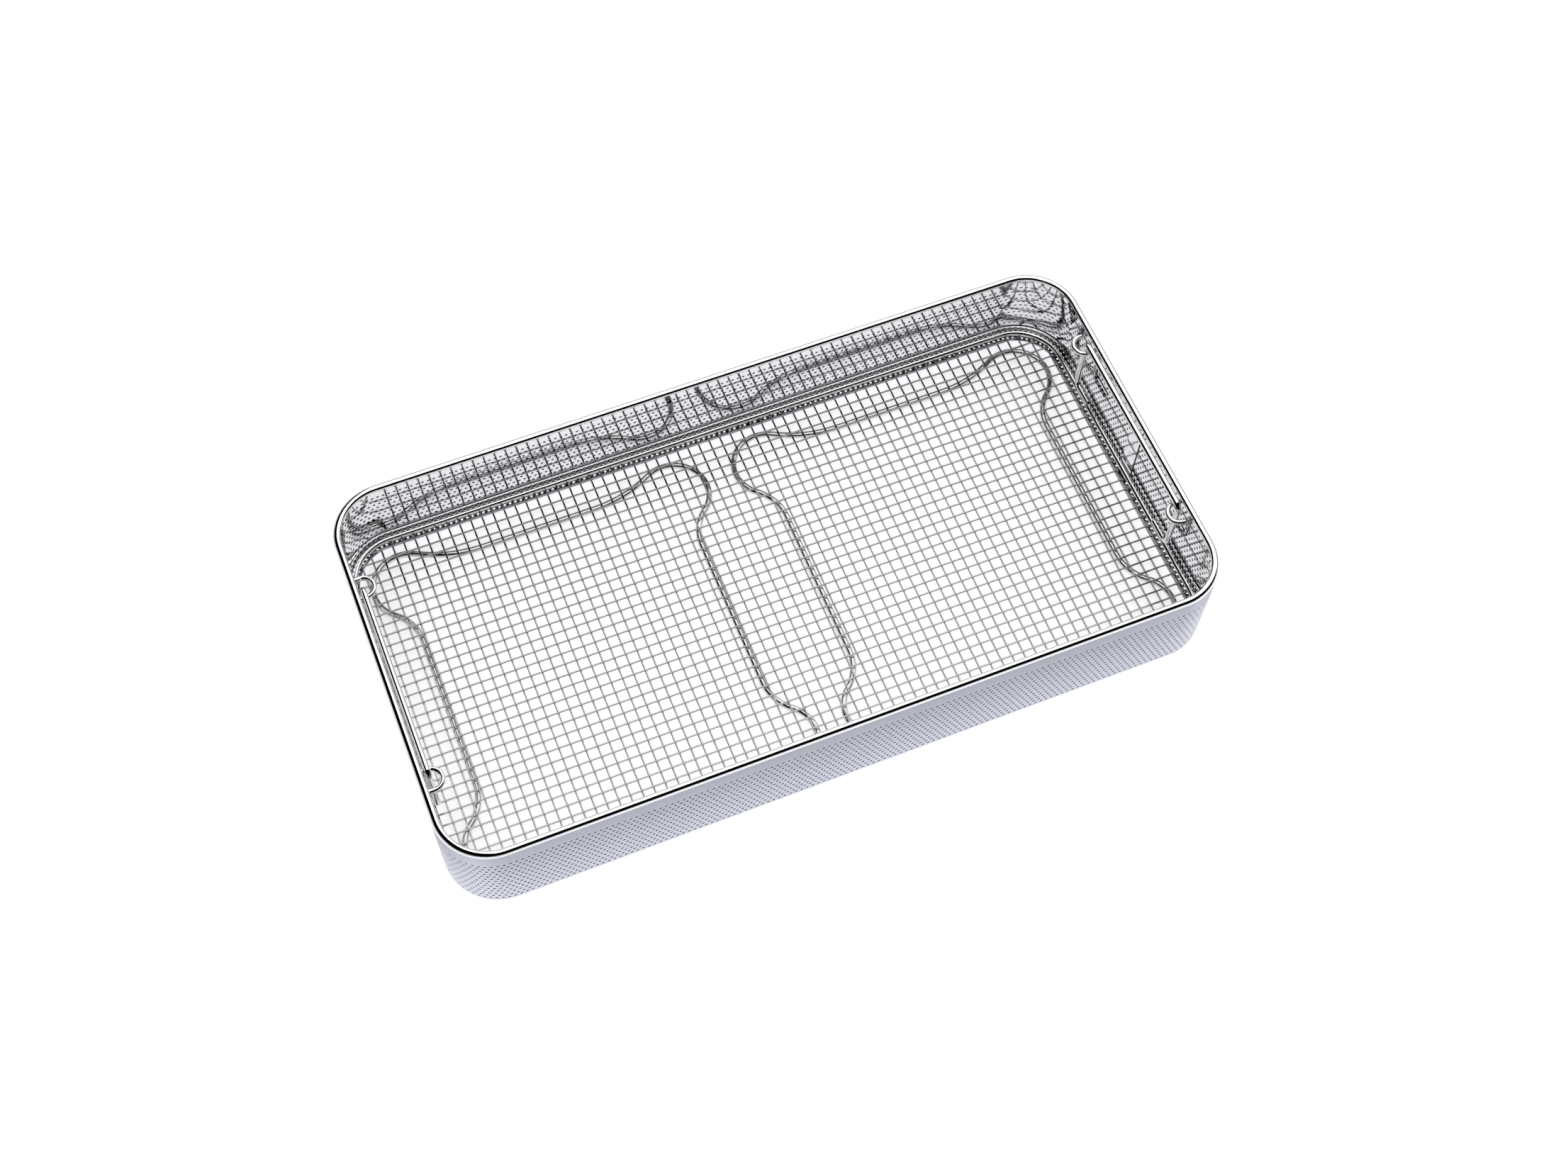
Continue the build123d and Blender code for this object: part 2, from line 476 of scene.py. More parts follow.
def steel(
    name,
    colour,
    shade,
    rough,
    stretch=(1.0, 1.0, 1.0),
    cloud=30.0,
    streak=900.0,
    bump=0.02,
    welds=None,
    metallic=1.0,
):
    """A stainless steel finish: rough is (smoothest, roughest), shade darkens the clouds."""
    material = bpy.data.materials.new(name)
    material.use_nodes = True
    nodes, links = material.node_tree.nodes, material.node_tree.links
    shader = nodes["Principled BSDF"]
    shader.inputs["Metallic"].default_value = metallic
    place = nodes.new("ShaderNodeTexCoord")
    mapping = nodes.new("ShaderNodeMapping")
    mapping.inputs["Scale"].default_value = stretch
    links.new(place.outputs["Object"], mapping.inputs["Vector"])
    marks = nodes.new("ShaderNodeGroup")
    marks.node_tree = polish_marks()
    marks.inputs["Cloud Scale"].default_value = cloud
    marks.inputs["Streak Scale"].default_value = streak
    links.new(mapping.outputs["Vector"], marks.inputs["Place"])
    tone = nodes.new("ShaderNodeMix")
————
● Exercise requirements:
Extract the full listing above without alteration.

● Exercise response:
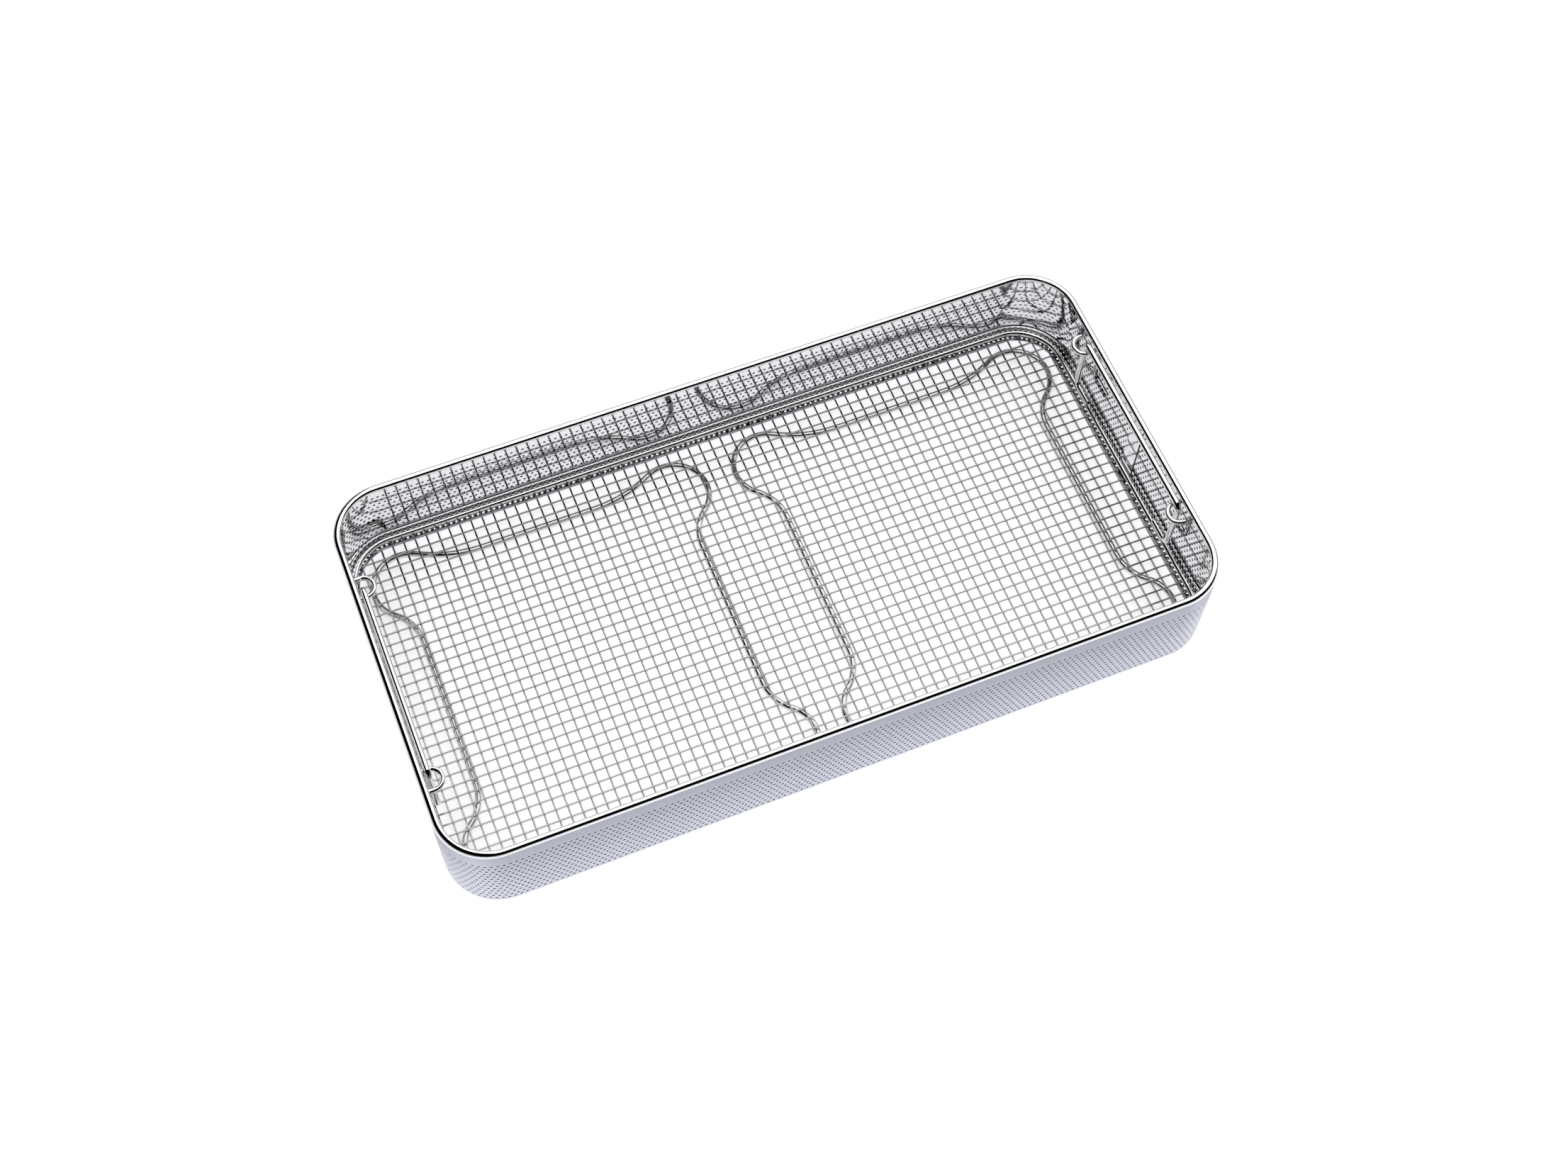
Continue the build123d and Blender code for this object: part 2, from line 476 of scene.py. More parts follow.
def steel(
    name,
    colour,
    shade,
    rough,
    stretch=(1.0, 1.0, 1.0),
    cloud=30.0,
    streak=900.0,
    bump=0.02,
    welds=None,
    metallic=1.0,
):
    """A stainless steel finish: rough is (smoothest, roughest), shade darkens the clouds."""
    material = bpy.data.materials.new(name)
    material.use_nodes = True
    nodes, links = material.node_tree.nodes, material.node_tree.links
    shader = nodes["Principled BSDF"]
    shader.inputs["Metallic"].default_value = metallic
    place = nodes.new("ShaderNodeTexCoord")
    mapping = nodes.new("ShaderNodeMapping")
    mapping.inputs["Scale"].default_value = stretch
    links.new(place.outputs["Object"], mapping.inputs["Vector"])
    marks = nodes.new("ShaderNodeGroup")
    marks.node_tree = polish_marks()
    marks.inputs["Cloud Scale"].default_value = cloud
    marks.inputs["Streak Scale"].default_value = streak
    links.new(mapping.outputs["Vector"], marks.inputs["Place"])
    tone = nodes.new("ShaderNodeMix")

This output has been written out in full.